Repeat the whole listing below, word for word.

──────────

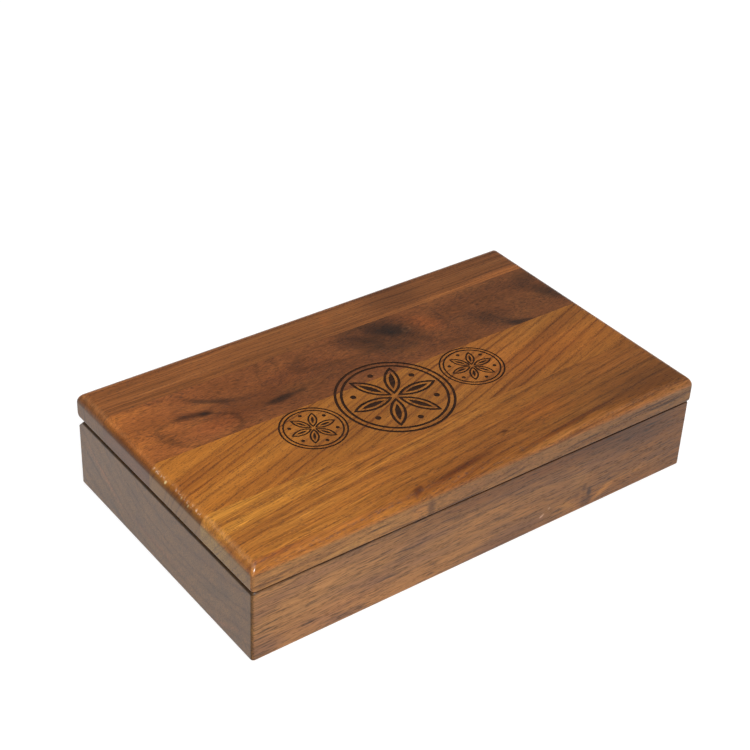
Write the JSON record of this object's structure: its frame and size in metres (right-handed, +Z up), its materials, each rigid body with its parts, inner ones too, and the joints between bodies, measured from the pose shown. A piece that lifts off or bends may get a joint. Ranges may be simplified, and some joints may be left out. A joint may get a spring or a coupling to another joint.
{
  "type": "storage box",
  "caption": "Shallow hinged box for papers and keepsakes: a milled walnut block with a thick round-edged slab lid on brass butt hinges.",
  "frame": {"origin": "middle of the body's flat underside, on the surface that the box stands on", "axes": "+X along the front from left to right, +Y from the front to the hinged back, +Z up"},
  "size_m": [0.306, 0.1813, 0.0633],
  "materials": {
    "walnut_block": "satin lacquer",
    "walnut_rear_board": "satin lacquer",
    "walnut_knotty_board": "satin lacquer",
    "walnut_golden_board": "satin lacquer",
    "walnut_front_board": "satin lacquer",
    "satin_brass": "satin",
    "screw_brass": "bright",
    "clear_bumper": "clear"
  },
  "bodies": {
    "box": {"box_body": "walnut_block", "left_hinge_body_leaf": "satin_brass", "left_hinge_pin": "satin_brass", "left_hinge_body_screws": "screw_brass", "right_hinge_body_leaf": "satin_brass", "right_hinge_pin": "satin_brass", "right_hinge_body_screws": "screw_brass", "rim_bumpers": "clear_bumper"},
    "lid": {"lid_board_rear": "walnut_rear_board", "lid_board_knotty": "walnut_knotty_board", "lid_board_golden": "walnut_golden_board", "lid_board_front": "walnut_front_board", "left_hinge_lid_leaf": "satin_brass", "left_hinge_lid_screws": "screw_brass", "right_hinge_lid_leaf": "satin_brass", "right_hinge_lid_screws": "screw_brass"}
  },
  "joints": [
    {"name": "lid_hinge", "type": "hinge", "parent": "box", "child": "lid", "pos_m": [0, 0.087, 0.0465], "axis": [-1, 0, 0], "range_deg": [0, 110]}
  ]
}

──────────

= SOLUTION FOR THIS EXERCISE =
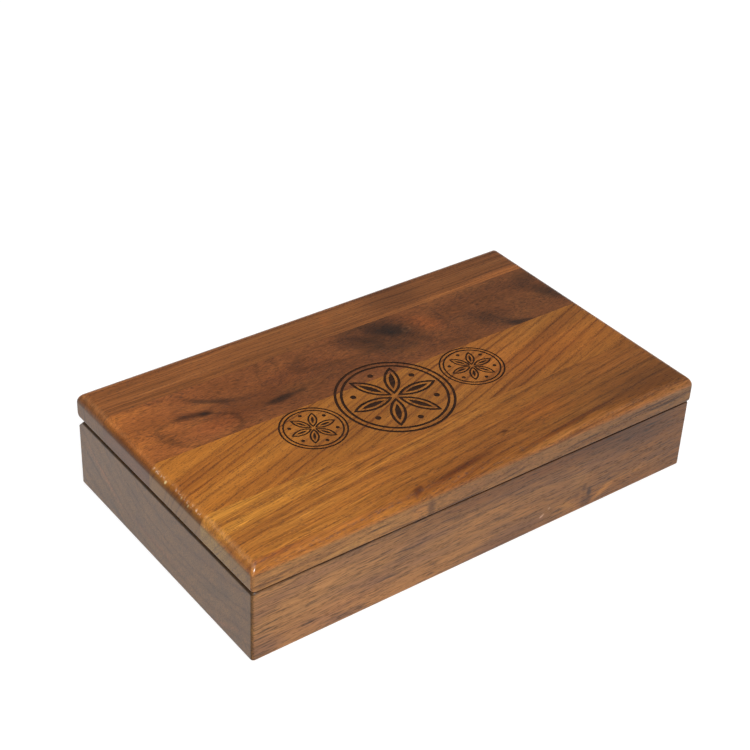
Write the JSON record of this object's structure: its frame and size in metres (right-handed, +Z up), its materials, each rigid body with its parts, inner ones too, and the joints between bodies, measured from the pose shown. A piece that lifts off or bends may get a joint. Ranges may be simplified, and some joints may be left out. A joint may get a spring or a coupling to another joint.
{
  "type": "storage box",
  "caption": "Shallow hinged box for papers and keepsakes: a milled walnut block with a thick round-edged slab lid on brass butt hinges.",
  "frame": {"origin": "middle of the body's flat underside, on the surface that the box stands on", "axes": "+X along the front from left to right, +Y from the front to the hinged back, +Z up"},
  "size_m": [0.306, 0.1813, 0.0633],
  "materials": {
    "walnut_block": "satin lacquer",
    "walnut_rear_board": "satin lacquer",
    "walnut_knotty_board": "satin lacquer",
    "walnut_golden_board": "satin lacquer",
    "walnut_front_board": "satin lacquer",
    "satin_brass": "satin",
    "screw_brass": "bright",
    "clear_bumper": "clear"
  },
  "bodies": {
    "box": {"box_body": "walnut_block", "left_hinge_body_leaf": "satin_brass", "left_hinge_pin": "satin_brass", "left_hinge_body_screws": "screw_brass", "right_hinge_body_leaf": "satin_brass", "right_hinge_pin": "satin_brass", "right_hinge_body_screws": "screw_brass", "rim_bumpers": "clear_bumper"},
    "lid": {"lid_board_rear": "walnut_rear_board", "lid_board_knotty": "walnut_knotty_board", "lid_board_golden": "walnut_golden_board", "lid_board_front": "walnut_front_board", "left_hinge_lid_leaf": "satin_brass", "left_hinge_lid_screws": "screw_brass", "right_hinge_lid_leaf": "satin_brass", "right_hinge_lid_screws": "screw_brass"}
  },
  "joints": [
    {"name": "lid_hinge", "type": "hinge", "parent": "box", "child": "lid", "pos_m": [0, 0.087, 0.0465], "axis": [-1, 0, 0], "range_deg": [0, 110]}
  ]
}